# Thread: gamma function question for x < 0

1. ## gamma function question for x < 0

so I know the gamma function defined:
T(x) = [integral from 0 to infinity] t^(x-1)e^(-t)dt

converges for x > 0

I also know that T(x+1) = xT(x)

does this make it possible to extend the T(x) function for x <0? (except the negative integers), and if so, why is it okay to apply this identity even though T(x) is not defined (divergent) for x <= 0?

This is more of a conceptual question, so if anyone understands this I would love to hear an explanation.
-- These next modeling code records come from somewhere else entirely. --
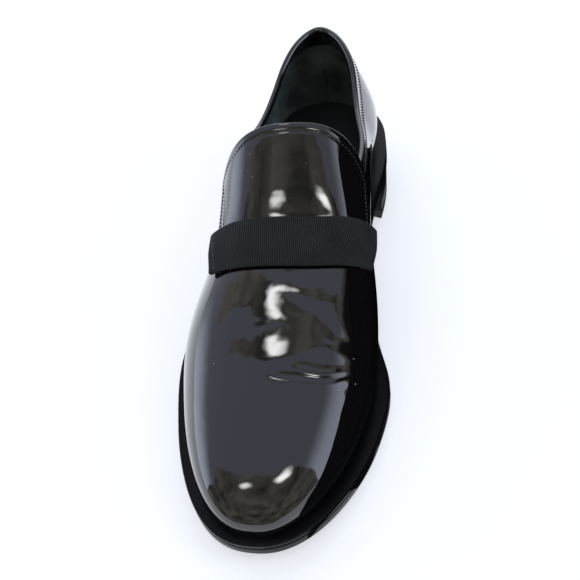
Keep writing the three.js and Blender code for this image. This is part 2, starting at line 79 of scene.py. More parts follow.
# Each row: share of the length, the width that the next two follow, inner and outer half width, tuck of
# the bottom edge, height of the widest line, and the sole's reach beyond on the inner and outer side
PLAN = (
    (0.00, HEEL_WIDTH, 0.455, 0.515, 0.050, 0.20, 0.40, 0.30),
    (0.08, HEEL_WIDTH, 0.455, 0.510, 0.050, 0.20, 0.75, 0.30),
    (0.17, HEEL_WIDTH, 0.495, 0.505, 0.050, 0.21, 1.00, 0.30),
    (0.25, BALL_WIDTH, 0.348, 0.370, 0.055, 0.22, 1.15, 0.20),
    (0.33, BALL_WIDTH, 0.365, 0.395, 0.080, 0.24, 0.10, 0.00),
    (0.41, BALL_WIDTH, 0.380, 0.427, 0.090, 0.25, -0.70, 0.10),
    (0.48, BALL_WIDTH, 0.402, 0.454, 0.080, 0.26, -0.90, 0.55),
    (0.55, BALL_WIDTH, 0.437, 0.497, 0.060, 0.28, -0.60, 0.95),
    (0.62, BALL_WIDTH, 0.463, 0.516, 0.040, 0.30, -0.15, 1.20),
    (0.69, BALL_WIDTH, 0.478, 0.507, 0.035, 0.31, 1.05, 1.25),
    (0.76, BALL_WIDTH, 0.469, 0.465, 0.035, 0.32, 1.30, 1.20),
    (0.83, BALL_WIDTH, 0.433, 0.407, 0.035, 0.32, 1.20, 1.10),
    (0.90, BALL_WIDTH, 0.395, 0.355, 0.035, 0.32, 1.00, 1.00),
    (1.00, BALL_WIDTH, 0.335, 0.295, 0.035, 0.32, 1.00, 1.00),
)
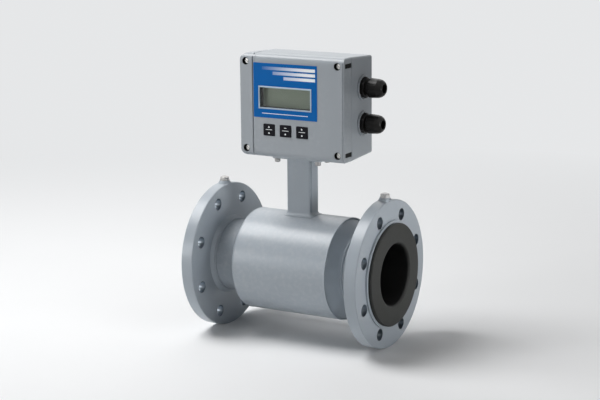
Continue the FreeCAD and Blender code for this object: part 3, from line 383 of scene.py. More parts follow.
@dataclass(frozen=True)
class Moulded(Finish):
    """Plain moulded plastic or rubber."""

    grain: float = 0.00002
    grain_scale: float = 1800.0
    contrast: float = 0.18
    wear: float = 0.2
    wear_scale: float = 400.0
    rubbed: Colour = (0.16, 0.16, 0.16)
    specular: float = 0.5

    def dress(self, tree: Tree, effects: Effects) -> Sockets:
        """A grained, slightly uneven colour with rubbed edges."""
        grain = effects.use(tree, Effect.GRAIN, Scale=self.grain_scale)
        base = tree.mix(grain["Shade"], tint(self.colour, 1 - self.contrast),
                        tint(self.colour, 1 + self.contrast))
        worn = effects.use(tree, Effect.WEAR, Amount=self.wear, Scale=self.wear_scale)["Mask"]
        low, high = self.roughness - 0.06, self.roughness + 0.06
        return {
            "Base Color": tree.mix(worn, self.shaded(tree, base), self.rubbed),
            "Roughness": tree.span(grain["Shade"], 0.25, 0.75, low, high),
            "Specular IOR Level": self.specular,
            "Normal": tree.bump(self.surface(tree, effects, grain), 0.5, self.grain),
        }

    def shaded(self, tree: Tree, base: Any) -> Any:
        """The colour as it changes from place to place, which a plain moulding's doesn't."""
        return base

    def surface(self, tree: Tree, effects: Effects, grain: Any) -> Any:
        """The surface's height, here that of the grain that the colour already uses."""
        return grain["Height"]


@dataclass(frozen=True)
class TurnedRubber(Moulded):
    """Rubber faced on a lathe, with shade painted into the bore."""

    pitch: float = 0.0009
    bore_r: float = 0.0455
    lip_r: float = 0.0495
    # Near-black colour that paints the shade inside the bore.
    bore_shade: Colour = (0.003, 0.003, 0.003)

    def shaded(self, tree: Tree, base: Any) -> Any:
        """Paints the shade of the bore: darkens the colour from the lip inwards."""
        outwards = tree.span(tree.radius(tree.split(tree.place())), self.bore_r, self.lip_r)
        return tree.mix(outwards, self.bore_shade, base)

    def surface(self, tree: Tree, effects: Effects, grain: Any) -> Any:
        """Turned rings in place of the grain."""
        return effects.use(tree, Effect.TURNED, Pitch=self.pitch)["Height"]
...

Thanks!

2. This arises from the principle of Analytic Continuation. The Gamma function exists independently of the integral representation you alluded to. It's just that integral representation is equal to the Gamma function when $\textbf{Re}(s)>0$. That may sound confussing. Consider the canonial example: The series representation for $f(x)=\frac{1}{1-x}=\sum_{k=0}^{\infty} x^k$. This series represents'' $f(x)$ only when $-1 but the function $f(x)$ exists for all values of $x\ne 1$. It's a similar situation for the Gamma function: The Gamma function is a complex-analytic function defined throughout the complex plane except for poles (singularities) at zero and the negative integers with the common integral representation of it valid only when $\textbf{Re}(s)>0$:

$\Gamma(s)=-\frac{i}{2}\csc(\pi s)\mathop\int\limits_{-H}e^{w} w^{s-1}dw\overset{\textbf{Re}(s)>0}{=}\int_0^{\infty}t^ {s-1}e^{-t}dt$

where $-H$ is a reverse-Hankel contour in the complex plane (there are other ways to define the Gamma function).
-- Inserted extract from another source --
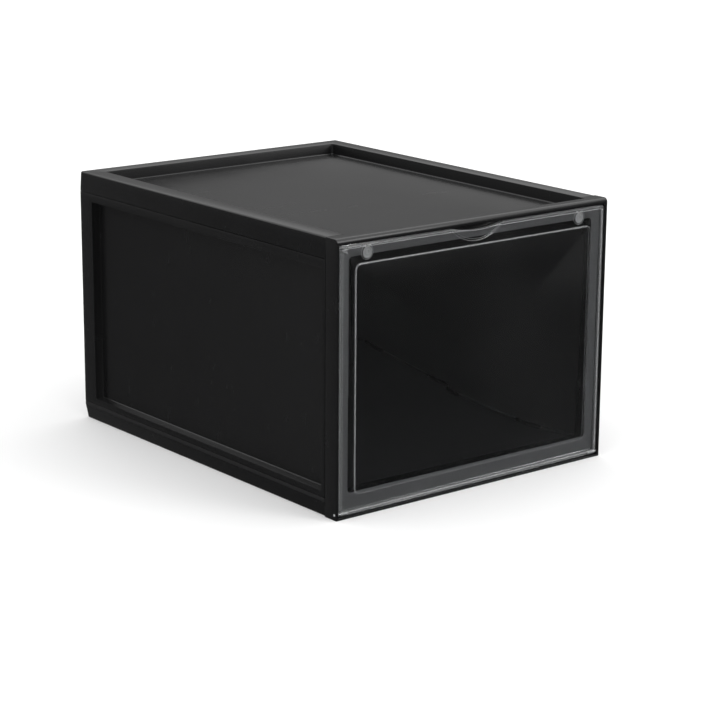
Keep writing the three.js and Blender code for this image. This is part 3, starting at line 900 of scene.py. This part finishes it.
def turn_disc(name, side):
    x = side * disc_x
    part = Turned(name, disc_radius, (x, disc_low[1], disc_z), (x, disc_high[1], disc_z), 64)
    part.face_ring(disc_low[1], 0.9 * MM, 0.25 * MM)
    groove = disc_low[1] + 0.25 * MM
    part.face_ring(groove, 1.3 * MM, -0.15 * MM)
    part.face_ring(groove - 0.15 * MM, 0.8 * MM, 0.6 * MM)
    part.ease(0.12 * MM, 3, 40)
    return part.finish()


def turn_magnet(name, side):
    x = side * magnet_x
    part = Turned(name, magnet_radius, (x, magnet_low[1], magnet_z), (x, magnet_high[1], magnet_z))
    part.ease(0.25 * MM, 3)
    return part.finish()


def draw_pin(name, side):
    part = Rod(
        name, pin_radius,
        (side * half_width, hinge_y, hinge_z), (side * pin_inner_end, hinge_y, hinge_z))
    part.ease(0.2 * MM, 2)
    return part.finish()


def bright_metal(name, colour, roughness, metallic=1.0):
    """Metal with fine turning marks round the middle of each disc. Below 1, metallic lets the pale base
    colour show as a painted reflection, so the piece is paler.
    """
    finish = Finish(name)
    out_x = abs(finish.x) - disc_x
    out_z = finish.z - disc_z
    feed = 0.12 * MM
    turning = ((out_x * out_x + out_z * out_z).root() * (2 * math.pi / feed)).sine()
    cloud = finish.noise(900, 3)
    finish.surface(finish.node("ShaderNodeBsdfPrincipled", {}, {
        "Base Color": finish.blend(cloud, colour, tuple(0.85 * c for c in colour[:3]) + (1,)),
        "Metallic": metallic,
        "Roughness": roughness + cloud * 0.12,
        "Normal": finish.bump(turning, 0.002 * MM),
    }, "BSDF"))
    return finish


# The discs and pins are half metal: their pale base colour is a painted reflection that keeps them pale.
nickel = bright_metal("nickel_plate_skin", (0.97, 0.97, 0.97, 1), 0.34, 0.4)
steel = bright_metal("drawn_steel_skin", (0.92, 0.92, 0.93, 1), 0.34, 0.5)
dull_plate = bright_metal("magnet_skin", (0.52, 0.52, 0.54, 1), 0.32)
for side, hand in ((-1, "left"), (1, "right")):
    disc = turn_disc("catch_disc_" + hand, side)
    nickel.put_on(disc)
    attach(disc, "door")
    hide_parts("door_disc_" + hand)
    magnet = turn_magnet("magnet_" + hand, side)
    dull_plate.put_on(magnet)
    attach(magnet, "carcass")
    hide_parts("frame_magnet_" + hand)
    pin = draw_pin("pin_" + hand, side)
    steel.put_on(pin)
    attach(pin, "carcass")
    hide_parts("hinge_pin_" + hand)


# ---- Studio ----------------------------------------------------------------------------------
# A plain pale floor under a soft sky of light that is brightest overhead, with one softbox in front
# and to the right. Below the horizon the sky is dim, and dimmest in front, so that the clear door
# mirrors little.

def lay_floor():
    bpy.ops.object.select_all(action="DESELECT")
    bpy.ops.mesh.primitive_plane_add(size=60, location=(0, 0, 0))
    floor = bpy.context.object
    floor.name = "floor"
    paper = Finish("pale_paper")
    tone = paper.blend(paper.noise(3, 2), (0.93, 0.93, 0.93, 1), (0.91, 0.91, 0.91, 1))
    paper.surface(paper.node(
        "ShaderNodeBsdfPrincipled", {},
        {"Base Color": tone, "Roughness": 0.9, "Specular IOR Level": 0}, "BSDF"))
    paper.put_on(floor)
    floor.visible_glossy = False
    floor.visible_transmission = False


def light_sky():
    sky = Finish("studio", bpy.data.worlds, "Generated")
    leftwards = (0.75 * sky.y - 0.6 * sky.x).between(-0.2, 0.5)
    below = 0.02 + leftwards * 0.08
    horizon = 0.225
    overhead = 1.3
    level = sky.z.between(-0.06, 0.04)
    strength = below * (1 - level) + horizon * level + overhead * sky.z.between(0.33, 0.55)
    background = sky.node("ShaderNodeBackground", {}, {"Color": (1, 1, 1, 1), "Strength": strength})
    output = sky.tree.nodes.new("ShaderNodeOutputWorld")
    sky.tree.links.new(background.socket, output.inputs["Surface"])
    bpy.context.scene.world = sky.material
    bpy.context.scene.view_settings.view_transform = "Standard"


def hang_softbox():
    data = bpy.data.lights.new("softbox", "AREA")
    data.shape = "RECTANGLE"
    data.size = 1.0
    data.size_y = 1.6
    data.energy = 16
    softbox = bpy.data.objects.new("softbox", data)
    place = Vector((1.1, -2.2, 1.5))
    middle_of_box = Vector((0, 0, 0.1))
    softbox.location = place
    softbox.rotation_euler = (middle_of_box - place).to_track_quat("-Z", "Y").to_euler()
    bpy.context.collection.objects.link(softbox)


hang_softbox()
lay_floor()
light_sky()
Even though the expression $\Gamma(1+s)=s\Gamma(s)$ can be derived from the common integral representation of Gamma which is only valid when $\textbf{Re}(s)>0$, because of the Principle of Analytic Continuation, the expression $\Gamma(1+s)=s\Gamma(s)$ is still valid for all $s$ and not just s>0.

3. Originally Posted by shawsend
Even though the expression $\Gamma(1+s)=s\Gamma(s)$ can be derived from the common integral representation of Gamma which is only valid when $\textbf{Re}(s)>0$, because of the Principle of Analytic Continuation, the expression $\Gamma(1+s)=s\Gamma(s)$ is still valid for all $s$ and not just s>0.
Perhaps I am missing something shawsend but what you did all above is not necessary.

The necesscity here is to note $\Gamma (s+1) = s\Gamma( s)$ for $\Re (s) > 0$ therefore $\Gamma (s) = \tfrac{1}{s}\cdot \Gamma(s+1)$.
Now define for $-1< \Re(s) < 0$, $\Gamma ( s ) = \tfrac{1}{s}\cdot \Gamma (s+1)$ (notice that $0 < \Re(s+1) < 1$).
Now define for $-2 < \Re(s) < -1$, $\Gamma ( s ) = \tfrac{1}{s}\cdot \Gamma ( s+ 1) = \tfrac{1}{s} \cdot \tfrac{1}{s+1} \cdot \Gamma (s+2)$ (notice that $0 < \Re (s+2) < 1$).

Thus in general we define for $- (n+1) < \Re (s) < -n$, $\Gamma (s) = \left( \prod_{k=0}^n \tfrac{1}{s+k} \right) \Gamma (s+n+1)$.

This defines an analytic function $\Gamma$ on $\mathbb{C} - (\mathbb{Z}^- \cup \{ 0 \} )$.
Of course, it remains to prove this function cannot be further extended.
And it follows that this function is the analytically extended Gamma function.

4. Ok, that's cleaner and simpler. I struggle with analytic continuation. Also should it not be defined on $\mathbb{C}\backslash \{0,\mathbb{Z}^{-}\}$ (C minus the negative integers and zero)?

5. Originally Posted by shawsend
Also should it not be defined on $\mathbb{C}\backslash \{0,\mathbb{Z}^{-}\}$ (C minus the negative integers and zero)?
Yes! Thank you, comrade. I shall fix it now.